Une petite fille tient son chien dans les bras et l’on ne sait pas exactement ce qu’elle est train de faire.
Son chien a une bonne bouille, il s’appelle sûrement Titou.
Elle, c’est Marie.
Si le son était branché, entendrait-on quelques soupirs intermittents ? Possible.
Ce serait certainement le chien. Un mélange d’aise et d’impatience.
Mais cela lui va à Titou, il y a de l’affection, c’est réciproque.
Et il attend, en habitué obligé, ce que révèle apparemment cette façon de la fillette de le tenir au bras.
Il est envisageable que Marie ne veuille pas prendre le risque de le perdre, qu’il file car il ne sait peut-être pas attendre, couché aux pieds.
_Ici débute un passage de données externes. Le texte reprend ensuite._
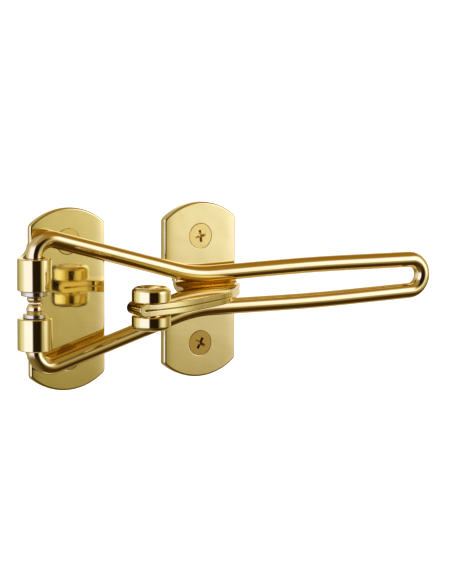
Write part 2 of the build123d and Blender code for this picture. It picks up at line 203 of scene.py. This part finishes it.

Titou a un collier, Marie a peut-être oublié sa laisse, s’il en a une. Elle aurait pu l’attacher au pied juste à côté.     
Alors qu’elle fourrage dans une valise pleine de chiffons, de chutes de tissus, de vieux draps peut-être, a-t-elle demandé au commerçant si elle pouvait regarder et se servir ?
On ne peut cependant éliminer l’idée que ce sont ses parents qui tiennent cet étal. Et qu’en ce jour où il n’y a pas école, elle a le droit de choisir un bout de tissu qui lui fera plaisir.
Que cherche-t-elle ?
Le morceau à la bonne taille, le plus doux et le plus confortable qui soit, pour Titou, pour mettre au sol dans le coin où il dort ?
A moins qu’elle soit en train de prélever une chute de tissu qui lui servira à jouer avec Titou, pour l’habiller et le déguiser comme font les enfants parfois, lorsqu’ils jouent avec leur chien comme ils le feraient avec une poupée.
Il apparaît par contre fortement improbable de dire qu’elle ne farfouille pas et qu’en fin de compte elle ne cherche qu’à installer au mieux dans la valise une espèce de niche, un nid douillet pour installer et faire dormir Titou. 
Quelle que soit sa quête, toujours est-il qu’au fur et à mesure, inévitablement, ça sort de partout, c’est déplié, ça ne rentre plus, le désordre s’installe, les bouts, les morceaux, les chutes se mélangent, les draps débordent. Qui rangera ? 

Il semble bien que la suite de l’histoire leur appartient, comme il semble bien que nous resterons sans nouvelles du propriétaire du vélo.